You are viewing a plain text version of this content. The canonical link for it is here.
Posted to users@kafka.apache.org by "Carlile, Ken" <ca...@janelia.hhmi.org> on 2014/05/15 23:25:30 UTC

NFS and/or local filesystem consumer?

Hi all, 

We are experimenting as using Kafka as a midpoint between microscopes and a Spark cluster for data analysis. Our microscopes almost universally use Windows machines for acquisition (as do most scientific instruments), and our compute cluster (which runs Spark among many other things) runs Linux. We use Isilon for file storage primarily, although we also have a GPFS cluster for HPC. 
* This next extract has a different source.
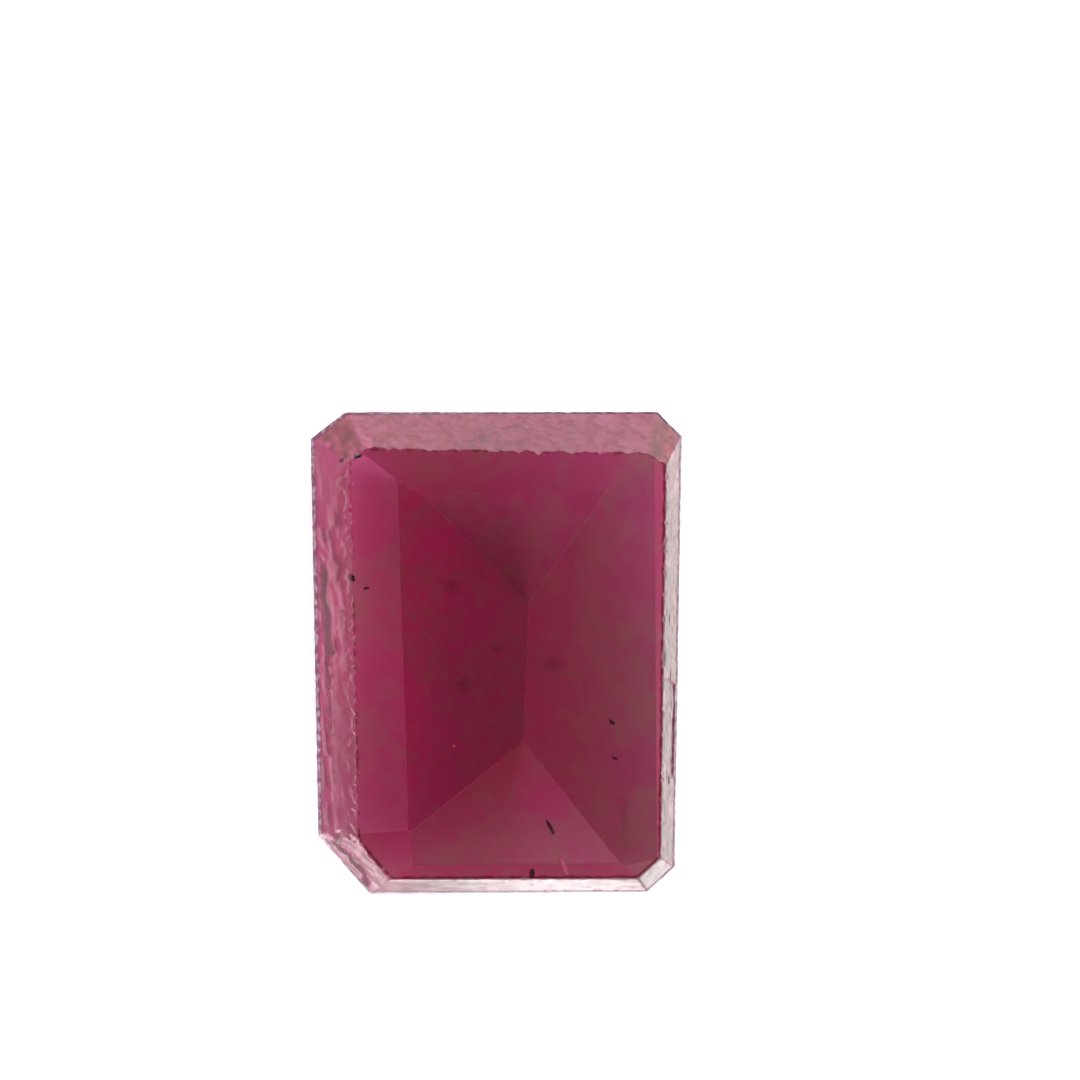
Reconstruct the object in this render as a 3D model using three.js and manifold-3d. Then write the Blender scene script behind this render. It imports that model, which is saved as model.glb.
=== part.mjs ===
// A cut and faceted ruby: an octagonal step cut, a little lopsided, as a native cut is. One solid piece.
// Lengths are millimetres, angles degrees. The stone is cut in a frame of its own, with the table level at
// w = 0: u runs across the stone, v along it, w up out of the table. It is then laid down on its long, shallow
// pavilion facet, the way it comes to rest by itself: +Z up, its long side along X, the table leaning to -Y.
import * as THREE from "three";
import { mergeVertices } from "three/addons/utils/BufferGeometryUtils.js";
import Module from "manifold-3d";

// The eight sides, clockwise seen from above the table. Each gives the girdle corner that it starts at, as u, v
// and the depth of the girdle's upper edge below the table there, and how thick the girdle is there. Then come the
// slopes from level of its crown facet and of its upper pavilion facet, which is the step below the girdle.
const SIDES = {
  upperLeftCorner: { start: [-3.84, 4.45, 0.4], girdle: 0.08, crown: 27.5, step: 45.0 },
  top: { start: [-3.15, 4.99, 0.44], girdle: 0.09, crown: 32.0, step: 47.5 },
  upperRightCorner: { start: [3.36, 5.0, 0.51], girdle: 0.12, crown: 31.5, step: 52.0 },
  right: { start: [3.85, 4.51, 0.4], girdle: 0.17, crown: 54.5, step: 60.0 },
  lowerRightCorner: { start: [3.7, -4.45, 0.37], girdle: 0.08, crown: 50.5, step: 60.0 },
  bottom: { start: [3.14, -4.97, 0.38], girdle: 0.1, crown: 55.0, step: 66.0 },
  lowerLeftCorner: { start: [-2.62, -5.0, 0.39], girdle: 0.18, crown: 38.0, step: 50.0 },
  left: { start: [-3.68, -3.82, 0.42], girdle: 0.2, crown: 28.0, step: 42.0 },
};

// The keel, where the four large lower facets of the pavilion meet, as u, v and depth of its two ends, and the
// slopes of those facets from level.
const KEEL_TOP = [0.68, 1.01, 3.75];
const KEEL_BOTTOM = [0.57, -1.88, 3.71];
const KEEL_SLOPES = { left: 31.0, right: 42.5, top: 30.5, bottom: 37.5 };
// Seen from above the table, the hip between the right and top lower facets points from the keel's top end to the
// first of these places, and the hip between the left and bottom ones from its bottom end to the second.
const UPPER_HIP_AIM = [2.81, 4.08];
const LOWER_HIP_AIM = [-1.98, -3.91];

// A shallow open fissure along the left crown facet.
const FISSURE = { centre: [-3.56, 0.65], length: 1.5, width: 0.26, depth: 0.05, lean: 4.0 };
const FISSURE_FACES_ROUND = 20;
const FISSURE_FACES_DOWN = 12;

const BLANK_SIZE = 16.0; // edge of the rough block that the facets are ground from
const WHEEL_SIZE = 40.0; // edge of the block that stands for all that a facet takes off
const SAME_POINT = 1e-5;
const ON_THE_FACE = 1e-3;

const RUBY_COLOUR = 0x8f1f3c;
const RUBY_ROUGHNESS = 0.08;

const wasm = await Module();
wasm.setup();

const radians = THREE.MathUtils.degToRad;
const straightUp = new THREE.Vector3(0, 0, 1);
const level = (u, v) => new THREE.Vector3(u, v, 0);
const below = ([u, v, depth], extra = 0) => new THREE.Vector3(u, v, -depth - extra);

// A three.js geometry as a manifold solid, and back.
function solidFrom(geometry) {
  const bare = new THREE.BufferGeometry();
  bare.setAttribute("position", geometry.getAttribute("position"));
  bare.setIndex(geometry.index);
  const merged = mergeVertices(bare, SAME_POINT);
  return new wasm.Manifold(
    new wasm.Mesh({
      numProp: 3,
      vertProperties: merged.attributes.position.array,
      triVerts: new Uint32Array(merged.index.array),
    }),
  );
}

function geometryFrom(solid) {
  const mesh = solid.getMesh();
  const geometry = new THREE.BufferGeometry();
  geometry.setAttribute("position", new THREE.BufferAttribute(mesh.vertProperties, 3));
  geometry.setIndex(new THREE.BufferAttribute(mesh.triVerts, 1));
  return geometry;
}

// Every facet is a plane whose normal points out of the stone. This one holds the edge between two points and
// leans inwards from it by its slope: up for the crown (rise 1), down for the pavilion (rise -1).
function facetOnEdge(from, to, slope, rise) {
  const edge = to.clone().sub(from).normalize();
  const outward = level(-edge.y, edge.x).normalize();
  const inward = outward.clone().multiplyScalar(-Math.cos(radians(slope)));
  inward.z = rise * Math.sin(radians(slope));
  const normal = edge.clone().cross(inward).normalize();
  if (normal.dot(outward) < 0) normal.negate();
  return new THREE.Plane().setFromNormalAndCoplanarPoint(normal, from);
}

// A lower pavilion facet holds the line between two points, has the given slope and faces down and to the side
// given. Its normal is (s cos a, s sin a, -c), with s and c the slope's sine and cosine. That it is square to the
// line leaves two headings a, one to each side of the line, and the one nearer to the side given is taken.
function facetOnHip(from, to, slope, side) {
  const line = to.clone().sub(from).normalize();
  const sine = Math.sin(radians(slope));
  const cosine = Math.cos(radians(slope));
  const heading = Math.atan2(line.y, line.x);
  const swing = Math.acos((cosine * line.z) / (sine * Math.hypot(line.x, line.y)));
  const normals = [heading + swing, heading - swing].map(
    (a) => new THREE.Vector3(sine * Math.cos(a), sine * Math.sin(a), -cosine),
  );
  normals.sort((a, b) => b.dot(side) - a.dot(side));
  return new THREE.Plane().setFromNormalAndCoplanarPoint(normals[0], from);
}

// The point of a facet straight below u, v.
function pointOnFacet({ normal, constant }, [u, v]) {
  return new THREE.Vector3(u, v, -(constant + normal.x * u + normal.y * v) / normal.z);
}

// Grinding takes off everything beyond the facet's plane.
function grind(solid, plane) {
  const wheel = new THREE.BoxGeometry(WHEEL_SIZE, WHEEL_SIZE, WHEEL_SIZE);
  wheel.translate(0, 0, WHEEL_SIZE / 2 - plane.constant);
  wheel.applyQuaternion(new THREE.Quaternion().setFromUnitVectors(straightUp, plane.normal));
  return solid.subtract(solidFrom(wheel));
}

// The crown, the girdle and the upper pavilion facets, all worked out from the girdle's corners.
const table = new THREE.Plane(straightUp, 0);
const crown = {};
const girdle = {};
const steps = {};
const names = Object.keys(SIDES);
names.forEach((name, i) => {
  const side = SIDES[name];
  const next = SIDES[names[(i + 1) % names.length]];
  const lowFrom = below(side.start, side.girdle);
  const lowTo = below(next.start, next.girdle);
  crown[name] = facetOnEdge(below(side.start), below(next.start), side.crown, 1);
  girdle[name] = facetOnEdge(lowFrom.clone().setZ(0), lowTo.clone().setZ(0), 90, -1);
  steps[name] = facetOnEdge(lowFrom, lowTo, side.step, -1);
});

// The four lower pavilion facets, worked out from the keel.
const keelTop = below(KEEL_TOP);
const keelBottom = below(KEEL_BOTTOM);
const lowerLeft = facetOnHip(keelTop, keelBottom, KEEL_SLOPES.left, level(-1, 0));
const lowerRight = facetOnHip(keelTop, keelBottom, KEEL_SLOPES.right, level(1, 0));
const upperHip = pointOnFacet(lowerRight, UPPER_HIP_AIM);
const lowerHip = pointOnFacet(lowerLeft, LOWER_HIP_AIM);
const lowerTop = facetOnHip(keelTop, upperHip, KEEL_SLOPES.top, level(0, 1));
const lowerBottom = facetOnHip(keelBottom, lowerHip, KEEL_SLOPES.bottom, level(0, -1));

let stone = solidFrom(new THREE.BoxGeometry(BLANK_SIZE, BLANK_SIZE, BLANK_SIZE));
const facets = [table, crown, girdle, steps, lowerLeft, lowerRight, lowerTop, lowerBottom];
for (const facet of facets.flatMap((f) => (f.isPlane ? f : Object.values(f)))) stone = grind(stone, facet);

// The fissure is a long, flat ellipsoid sunk into the left crown facet, with its middle on the facet's surface.
const pit = new THREE.SphereGeometry(1, FISSURE_FACES_ROUND, FISSURE_FACES_DOWN);
pit.scale(FISSURE.width / 2, FISSURE.length / 2, FISSURE.depth);
pit.rotateZ(radians(FISSURE.lean));
pit.applyQuaternion(new THREE.Quaternion().setFromUnitVectors(straightUp, crown.left.normal));
pit.translate(...pointOnFacet(crown.left, FISSURE.centre));
stone = stone.subtract(solidFrom(pit));

// Laying it down turns the left lower facet straight down, with v along -X as far as that allows.
const up = lowerLeft.normal.clone().negate();
const alongX = level(0, -1).projectOnPlane(up).normalize();
const alongY = up.clone().cross(alongX);
const geometry = geometryFrom(stone).toNonIndexed();
geometry.applyMatrix4(new THREE.Matrix4().makeBasis(alongX, alongY, up).transpose());

// The origin is the middle of that resting facet, on the ground.
const ground = lowerLeft.constant;
const foot = new THREE.Box3();
const point = new THREE.Vector3();
const places = geometry.getAttribute("position");
for (let i = 0; i < places.count; i++) {
  point.fromBufferAttribute(places, i);
  if (Math.abs(point.z - ground) < ON_THE_FACE) foot.expandByPoint(point);
}
const middle = foot.getCenter(new THREE.Vector3());
geometry.translate(-middle.x, -middle.y, -ground);
geometry.computeVertexNormals();

const ruby = new THREE.Mesh(
  geometry,
  new THREE.MeshStandardMaterial({
    color: RUBY_COLOUR,
    roughness: RUBY_ROUGHNESS,
    metalness: 0,
    flatShading: true,
  }),
);
ruby.name = "ruby";

const part = new THREE.Group();
part.name = "faceted_ruby";
part.add(ruby);
export default part;
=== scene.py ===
"""A cut and faceted ruby on a pale table top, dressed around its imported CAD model.

The stone's facets are read from the CAD node as planes. Its skin is made anew from them as one closed
mesh with softened edges, hand-ground crown facets and a chipped table rim, and small inclusions are set
inside it. Shapes are worked out in millimetres and turned into metres when a mesh is made.
"""

import bmesh
import bpy
import numpy as np
from mathutils import Matrix, Vector


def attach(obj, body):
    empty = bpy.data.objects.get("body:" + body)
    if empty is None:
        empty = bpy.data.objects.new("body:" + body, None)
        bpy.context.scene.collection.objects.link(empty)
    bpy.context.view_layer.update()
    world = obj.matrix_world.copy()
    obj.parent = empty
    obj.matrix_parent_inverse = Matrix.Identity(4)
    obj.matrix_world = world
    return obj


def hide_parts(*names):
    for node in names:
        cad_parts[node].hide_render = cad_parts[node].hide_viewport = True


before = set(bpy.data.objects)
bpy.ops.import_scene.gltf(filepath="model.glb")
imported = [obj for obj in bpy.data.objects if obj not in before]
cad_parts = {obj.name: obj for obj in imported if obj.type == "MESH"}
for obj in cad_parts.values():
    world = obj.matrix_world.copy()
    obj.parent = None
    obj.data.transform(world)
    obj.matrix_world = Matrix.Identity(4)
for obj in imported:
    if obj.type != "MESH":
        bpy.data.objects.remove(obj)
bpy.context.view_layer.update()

MM = 0.001

# The photograph is 1080 pixels square, and the stone's outline is centred in it here, at this many pixels
# to a millimetre in the plane of the table.
PHOTO_SIDE = 1080
PHOTO_CENTRE_OF_STONE = (496.2, 653.0)
PIXELS_PER_MM = 48.0
CAMERA_DISTANCE = 200.0  # from the table facet, mm
SENSOR_WIDTH = 36.0  # mm


# The cut stone's planes.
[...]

We have a working http post system going into Kafka from the Windows acquisition machine, which is performing more reliably and faster than an SMB connection to the Isilon or GPFS clusters. Unfortunately, the Spark streaming consumer is much slower than reading from disk (Isilon or GPFS) on the Spark cluster. 

My proposal would be to not only improve the Spark streaming, but also to have a consumer (or multiple consumers!) that writes to disk, either over NFS or "locally" via a GPFS client. 

As I am a systems engineer, I'm not equipped to write this, so I'm wondering if anyone has done this sort of thing with Kafka before. I know there are HDFS consumers out there, and our Isilons can do HDFS, but the implementation on the Isilon is very limited at this time, and the ability to write to local filesystem or NFS would give us much more flexibility. 

Ideally, I would like to be able to use Kafka as a high speed transfer point between acquisition instruments (usually running Windows) and several kinds of storage, so that we could write virtually simultaneously to archive storage for the raw data and to HPC scratch for data analysis, thereby limiting the penalty incurred from data movement between storage tiers. 

Thanks for any input you have,

--Ken